Nella memoria visiva di molti la Via Crucis ha, come riferimento emblematico, l’evento serale che ormai da molti anni si celebra al Colosseo il Venerdì santo, con la presenza del Papa, sotto i riflettori delle tv.
Pochi, però, sono a conoscenza del fatto che le «stazioni» che costellano quell’anfiteatro romano furono insediate il 27 dicembre 1750 da un frate minore francescano, il ligure san Leonardo di Porto Maurizio (1676-1751), che era stato per oltre quarant’anni il predicatore più acclamato d’Italia, percorrendola in lungo e in largo con le sue «missioni» (ne tenne 343), e spesso suggellava questi corsi di predicazione popolare con l’erezione di una Via Crucis (ne istituì ben 572!), dando impulso ad una pratica devozionale che risaliva ai secoli precedenti.

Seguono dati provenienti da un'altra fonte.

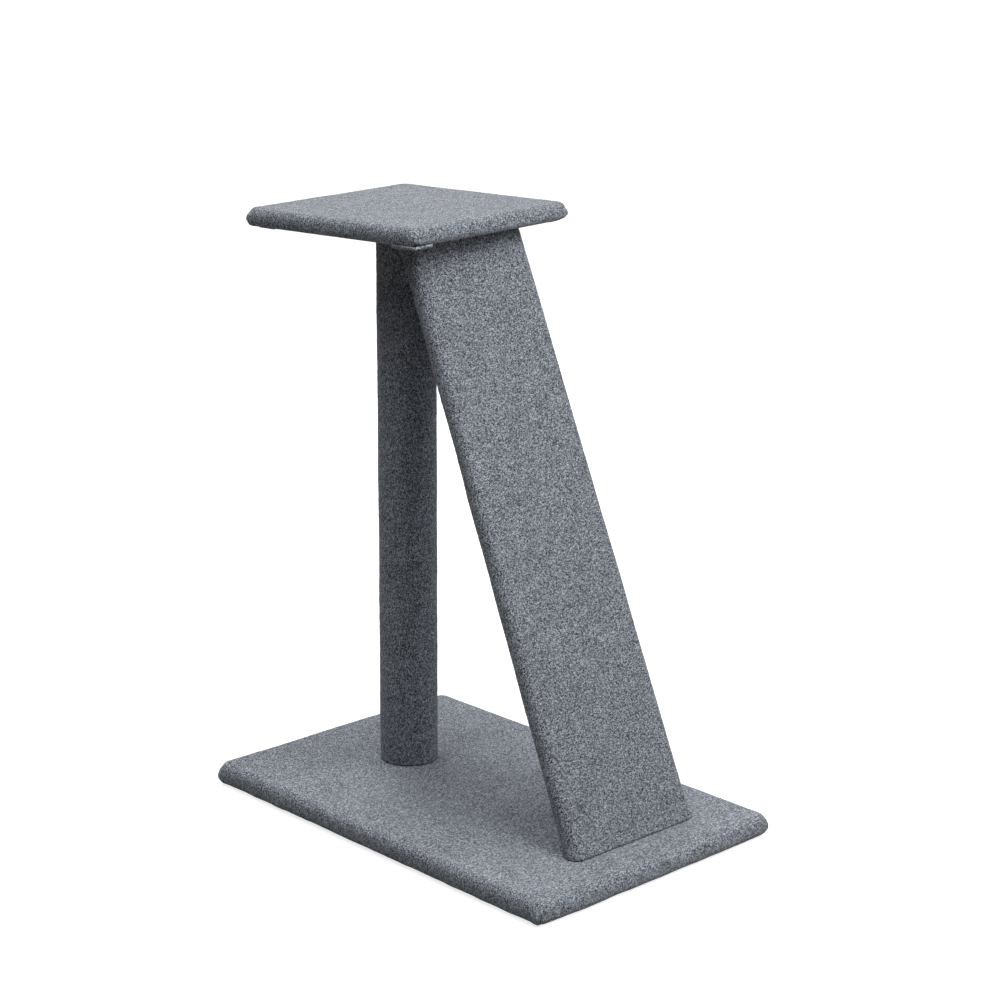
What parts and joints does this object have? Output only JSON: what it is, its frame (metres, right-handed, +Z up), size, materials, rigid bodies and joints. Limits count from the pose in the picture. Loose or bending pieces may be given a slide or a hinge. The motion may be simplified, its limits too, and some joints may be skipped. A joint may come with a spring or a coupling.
{
  "type": "cat tree",
  "caption": "Felt-covered cat tree: a flat base, a round post, a leaning scratching ramp and a nearly square top platform to sit on.",
  "frame": {"origin": "middle of the base's outline, on the floor", "axes": "+Z up; +Y along the base from the foot of the ramp to the post; +X across the base, to the right for someone facing the ramp"},
  "size_m": [0.4, 0.608, 0.757],
  "materials": {
    "felt": "needled carpet felt, grey-blue marl, matt",
    "chipboard": "raw chipboard",
    "plug_wood": "raw turned wood",
    "cardboard": "spiral-wound board, matt",
    "zinc_steel": "zinc plated",
    "staple_wire": "galvanised wire"
  },
  "bodies": {
    "root": {"base_cover": "felt", "post_cover": "felt", "platform_cover": "felt", "ramp_cover": "felt", "base_board": "chipboard", "platform_board": "chipboard", "ramp_board": "chipboard", "post_foot_plug": "plug_wood", "post_head_plug": "plug_wood", "post_tube": "cardboard", "post_bolt": "zinc_steel", "post_bolt_washer": "zinc_steel", "post_foot_t_nut": "zinc_steel", "post_head_t_nut": "zinc_steel", "platform_t_nut": "zinc_steel", "platform_stud": "zinc_steel", "ramp_screw_left": "zinc_steel", "ramp_screw_right": "zinc_steel", "ramp_screw_washer_left": "zinc_steel", "ramp_screw_washer_right": "zinc_steel", "bracket_left": "zinc_steel", "bracket_right": "zinc_steel", "bracket_screw_ramp_left": "zinc_steel", "bracket_screw_ramp_right": "zinc_steel", "bracket_screw_platform_left": "zinc_steel", "bracket_screw_platform_right": "zinc_steel", "base_staple_01": "staple_wire", "base_staple_02": "staple_wire", "base_staple_03": "staple_wire", "base_staple_04": "staple_wire", "base_staple_05": "staple_wire", "base_staple_06": "staple_wire", "base_staple_07": "staple_wire", "base_staple_08": "staple_wire", "base_staple_09": "staple_wire", "base_staple_10": "staple_wire", "platform_staple_01": "staple_wire", "platform_staple_02": "staple_wire", "platform_staple_03": "staple_wire", "platform_staple_04": "staple_wire", "platform_staple_05": "staple_wire", "platform_staple_06": "staple_wire", "platform_staple_07": "staple_wire", "platform_staple_08": "staple_wire"}
  },
  "joints": []
}
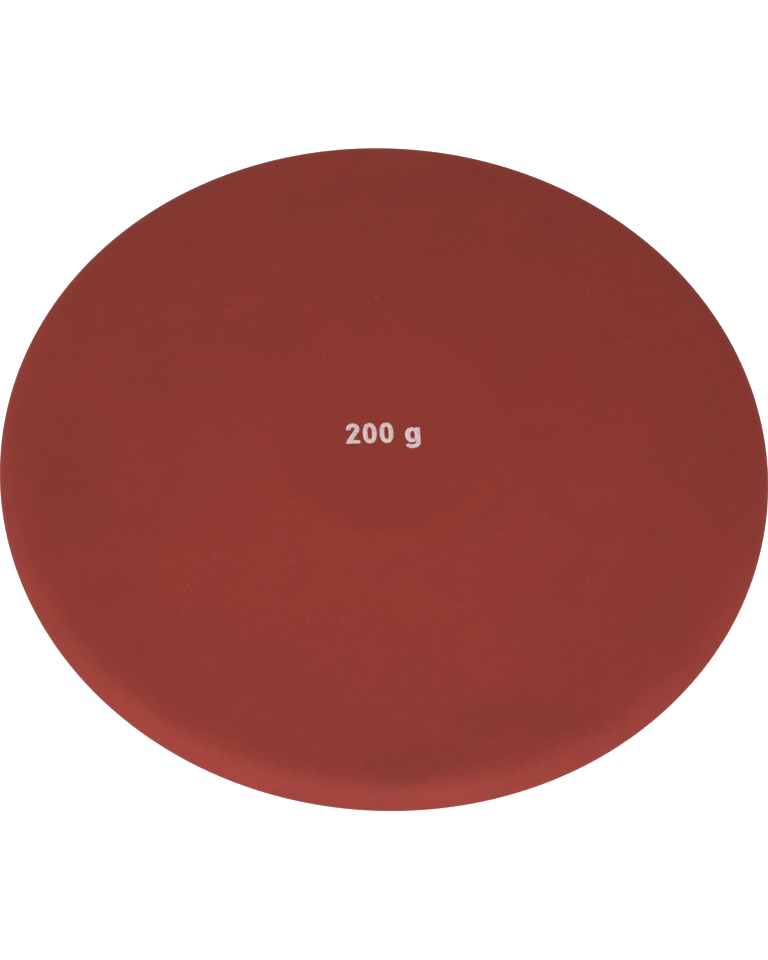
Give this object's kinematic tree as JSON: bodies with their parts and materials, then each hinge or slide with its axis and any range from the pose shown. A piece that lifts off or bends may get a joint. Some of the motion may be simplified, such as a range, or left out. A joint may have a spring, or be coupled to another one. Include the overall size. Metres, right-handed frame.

Ma il primo a dare un ordine più sistematico a questa sequenza di soste oranti o «stazioni», che rappresentavano i vari eventi, evangelici e apocrifi, delle ultime ore della vita di Cristo, pare sia stato il beato domenicano spagnolo quattrocentesco Alvaro di Cordova, che, al ritorno da un pellegrinaggio in Terrasanta, volle perpetuare la memoria di quella sua esperienza. In realtà, la sorgente più remota di una devozione che scandisce ancor oggi la pietà popolare è da ritrovare nei secoli delle Crociate, fra i secoli XII e XIV, allorché combattenti e pellegrini, rientrando nelle loro terre con gli occhi e la mente ancora segnati dalla visione dei luoghi santi, ne volevano simbolicamente riprodurre il ricordo all’interno del loro spazio quotidiano.
Fu così che progressivamente quasi tutte le chiese furono marcate da raffigurazioni o da croci lignee che riproponevano la scena delle ultime ore terrene di Gesù, dapprima in un numero variabile (di solito sette), poi codificate nelle classiche quattordici «stazioni».
Ma risaliamo alla vera e ultima radice generativa di questa devozione che, peraltro, ha conquistato anche la storia dell’arte. C’è nella città vecchia di Gerusalemme una strada che porta ancor oggi il nome di «Via Dolorosa»: su di essa in una giornata primaverile di un anno fra il 30 e il 33, avanzava un piccolo corteo, guidato da un centurione romano, con l’incarico di exactor mortis; egli era, cioè, il responsabile dell’esecuzione capitale di un condannato al servile supplicium (come già lo definiva Cicerone), la pena riservata a schiavi e a rivoluzionari antiromani, la crocifissione.
Ancora oggi i pellegrini, più o meno lungo lo stesso tracciato, si muovono reggendo in spalla una croce di legno, riproducendo e rivivendo quella vicenda; in realtà, il condannato procedeva, già stremato dalla tortura delle flagellazioni precedenti, reggendo solo il patibulum, ossia il braccio trasversale di quella croce, il cui palo verticale era già piantato lassù, fra le pietre di un piccolo promontorio roccioso, al di là delle mura della città, e denominato in aramaico Golgota e in latino Calvario.
Era questa, per Gesù, l’ultima tappa di una vicenda che poi sarebbe divenuta emblematica e centrale nella storia dell’umanità, iniziata nell’oscurità cupa della sera precedente, sotto le fronde degli ulivi di un campo chiamato Getsemani, ai piedi del monte degli Ulivi.
La Via Crucis resta, comunque, il simbolo non solo di una storia passata, ma anche un’esperienza universale e perenne di dolore e morte, di fede e speranza. Come non ricordare la scena emozionante di Gesù che avanza reggendo la croce coi piedi che affondano nella neve della pianura russa, lasciando orme insanguinate, così come l’ha rappresentato il regista Tarkovskij nel suo straordinario Andrei Rublev (1969)? O come non citare il Cristo in croce di Borges: «La nera barba pende sopra il petto. / Il volto non è il volto dei pittori. / È un volto duro, ebreo. / Non lo vedo / ma insisterò a cercarlo / fino al giorno dei miei ultimi passi sulla terra»?.
In questa luce, la Via Crucis diventa una parabola che parla a tutti, evocando la prevaricazione del potere e dell’odio, il dolore e la speranza. Non si tratta, però, come ha scritto Massimo Cacciari, di una narrazione intorno al sacrificio di un «buono», uno degli innumerevoli racconti intorno all’ingiustizia che produce e domina la storia, ma di una meditazione sul simbolo di radicale kènosi e insuperabile ascesa, di mortale ferita e divinità del Logos, di umiliazione e gloria: quel Calvario, insomma, non è l’itinerario diritto che va dalla miseria alla luce, ma la domanda tragica sulla loro unità.